Zusätzlich finden auf der Flussfahrt nach dem gleichen Schema auch Messungen an den Mündungen von Saale, Mulde, Schwarzer Elster und Havel statt. Diese Zuflüsse sind von großem Interesse, weil sie die Wasserqualität der Elbe stark beeinflussen können. So prägt beispielsweise die Saale als größter Zufluss die Elbe durch eine hohe Salzbelastung.
Anders als mit Standardmessungen vom Ufer aus ist es mit dieser Messfahrt möglich, sich über 580 Kilometer ein detailliertes Bild zu machen, welche Prozesse etwa bei der Umwandlung von Nährstoffen und Schadstoffen im Wasserkörper der Elbe ablaufen.
Zudem fanden die Messkampagnen der vergangenen Jahre nie bei einem solch extremen Niedrigwasser statt. So liegt derzeit zum Beispiel in Magdeburg der Pegel bei rund 53 Zentimetern nur knapp über dem Rekordniedrigstand von 46 Zentimetern. "Die Umsetzung von Kohlen- und Stickstoff sowie Phosphor bei diesem extremen Niedrigwasser zu analysieren, ist für uns besonders interessant und hilft uns, Prognosen für zukünftige Extremsituationen zu erstellen", sagt UFZ-Fließgewässerökologe Prof. Dr. Markus Weitere und Mitglied der MOSES-Arbeitsgruppe Hydrologische Extreme. Da bei diesem Wasserstand die Elbe sehr langsam fließe und stark besonnt sei, könnte es besonders in unteren Flussabschnitten zu starken Eutrophierungserscheinungen kommen.
Weitere Testkampagnen
Eingebettet ist die jetzige Elbe-Fahrt in weitere Testkampagnen, die im Rahmen der MOSES-Initiative im April und Juni zwischen der Elbemündung in Cuxhaven und Helgoland stattfanden und die im September noch um eine weitere Fahrt ergänzt werden soll. Beteiligt sind daran Helmholtz-Wissenschaftler auf Forschungsschiffen des Helmholtz-Zentrums Geesthacht, des Alfred-Wegener-Institut Helmholtz-Zentrums für Polar- und Meeresforschung und des GEOMAR Helmholtz-Zentrums für Ozeanforschung Kiel.

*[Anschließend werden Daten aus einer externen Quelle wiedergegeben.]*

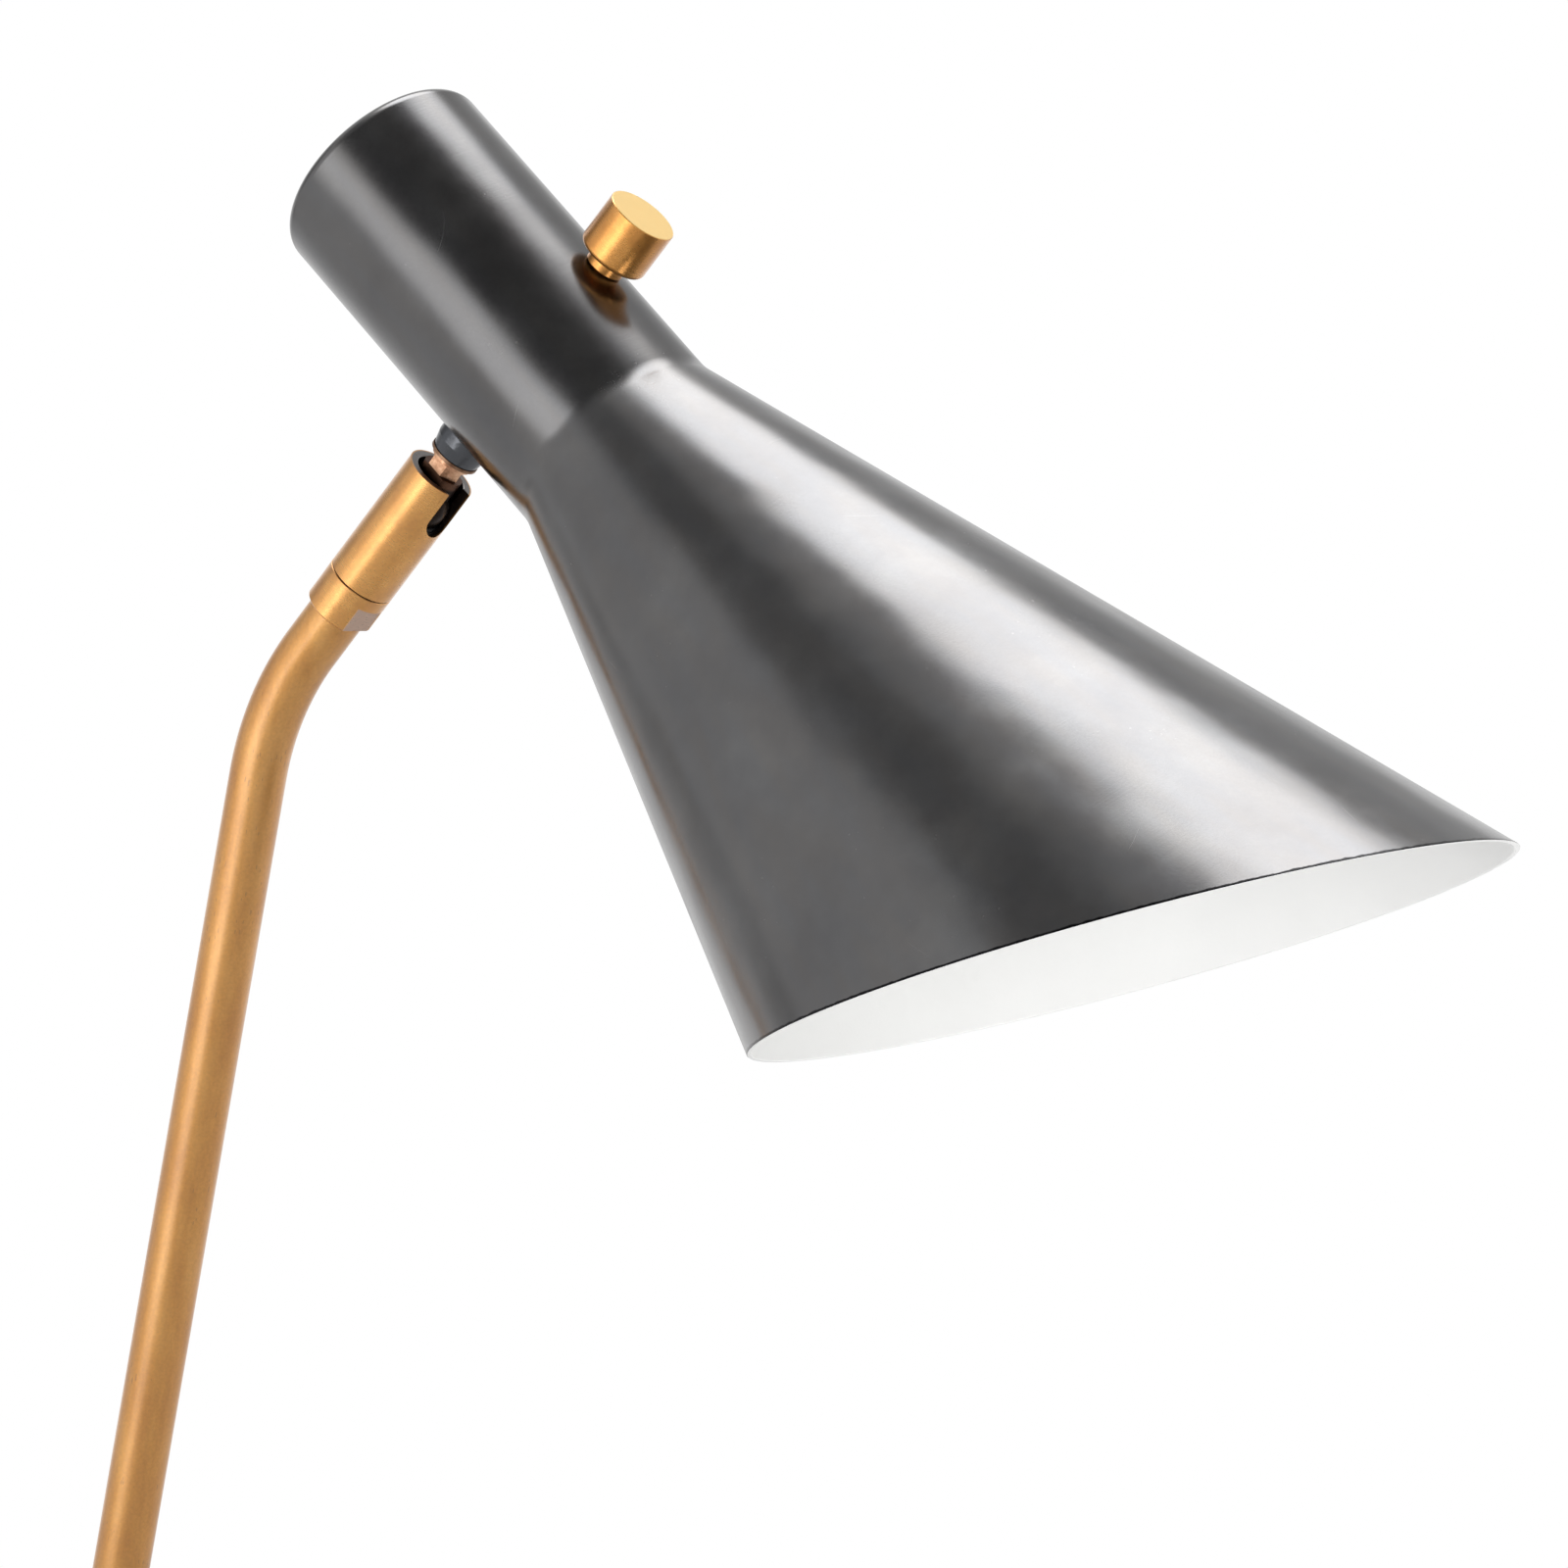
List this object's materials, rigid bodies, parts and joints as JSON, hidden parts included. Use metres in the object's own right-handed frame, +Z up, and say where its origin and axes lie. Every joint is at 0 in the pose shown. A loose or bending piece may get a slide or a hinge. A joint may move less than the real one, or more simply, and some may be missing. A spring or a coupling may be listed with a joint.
{
  "type": "architect desk lamp",
  "caption": "Desk lamp with a round weighted base, a leaning bent brass stem, a slotted ball swivel and a blackened funnel shade cut at a slant, with a turn knob on its neck.",
  "frame": {"origin": "centre of the underside of the base", "axes": "+Z up, +X the way the shade points, +Y to the lamp's left; the lamp is symmetric about the XZ plane apart from the knob's grub screw"},
  "size_m": [0.4449, 0.19, 0.5588],
  "materials": {
    "blackened_metal": "blackened metal, satin, softly blotched",
    "aged_brass": "satin aged brass, brushed lengthwise",
    "raw_brass": "as machined",
    "zinc_steel": "zinc plated",
    "cast_iron": "rough cast",
    "felt": "black felt",
    "black_nylon": "moulded black",
    "lead_sleeve": "smooth sleeve",
    "white_porcelain": "glazed white",
    "opal_glass": "opal, frosted"
  },
  "bodies": {
    "stand": {"base_pad": "felt", "base_weight": "cast_iron", "base_cover": "blackened_metal", "cord_grommet": "black_nylon", "base_washer": "zinc_steel", "lock_washer": "zinc_steel", "base_nut": "zinc_steel", "stem_nipple": "zinc_steel", "stem_collar": "aged_brass", "stem": "aged_brass", "stem_lead": "lead_sleeve", "ferrule": "aged_brass", "swivel_washer": "black_nylon", "friction_washer": "black_nylon", "spigot_nut": "raw_brass"},
    "swivel": {"barrel": "aged_brass", "barrel_plug": "raw_brass", "ball_seat": "black_nylon", "disc_springs": "zinc_steel", "seat_ring": "raw_brass", "swivel_lead": "lead_sleeve"},
    "head": {"ball_stud": "raw_brass", "stud_ring": "aged_brass", "neck_collar": "blackened_metal", "saddle_washer": "zinc_steel", "stud_nut": "zinc_steel", "head_lead": "lead_sleeve", "shade": "blackened_metal", "socket_bracket": "zinc_steel", "socket_screws": "zinc_steel", "socket_leads": "lead_sleeve", "lampholder": "white_porcelain", "socket_shell": "raw_brass", "centre_contact": "raw_brass", "bulb_contact": "zinc_steel", "bulb_insulator": "black_nylon", "bulb_cap": "zinc_steel", "bulb_globe": "opal_glass", "switch_body": "black_nylon", "switch_bush": "aged_brass", "switch_inner_nut": "zinc_steel", "switch_nut": "aged_brass"},
    "knob": {"knob": "aged_brass", "knob_spindle": "raw_brass", "knob_grub_screw": "zinc_steel"}
  },
  "joints": [
    {"name": "barrel_swivel", "type": "hinge", "parent": "stand", "child": "swivel", "pos_m": [0.07245, 0, 0.45331], "axis": [0.7071, 0, 0.7071], "range_deg": [-170, 170]},
    {"name": "head_tilt", "type": "hinge", "parent": "swivel", "child": "head", "pos_m": [0.08907, 0, 0.46993], "axis": [0, 1, 0], "range_deg": [0, 58]},
    {"name": "knob_turn", "type": "hinge", "parent": "head", "child": "knob", "pos_m": [0.14139, 0, 0.51999], "axis": [0.7071, 0, 0.7071], "continuous": true}
  ]
}
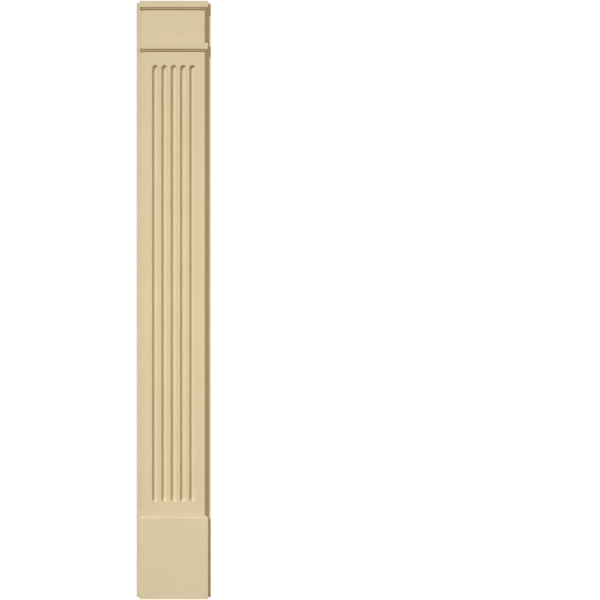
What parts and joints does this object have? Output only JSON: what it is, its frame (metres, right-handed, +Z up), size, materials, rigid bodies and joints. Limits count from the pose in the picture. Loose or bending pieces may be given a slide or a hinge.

"Die Testfahrten in diesem Jahr dienen dazu, wichtige wissenschaftliche Daten zu erheben und in Kooperation zwischen den Helmholtz-Einrichtungen die Abläufe der umfangreichen Messeinsätze zu üben", sagt die MOSES-Projektleiterin Dr. Ute Weber. Sie seien zugleich Generalprobe für eine noch größere Elbe-Testkampagne, die im kommenden Jahr unter Leitung des UFZ stattfindet und an der weitere sieben an MOSES beteiligte Helmholtz-Einrichtungen dabei sein werden. Diese soll sich von Schmilka bis in die Nordsee erstrecken. Ziel wird dann sein, in einer Prozesskette die Auswirkungen auf terrestrische und marine Ökosysteme zu analysieren - beginnend von Starkregen- und Gewitter-Ereignissen an Land, über hydrologische Abflüsse bis hin zur Analyse einer Vielzahl von Stoffen, die in der Elbe und schließlich in der Nordsee landen.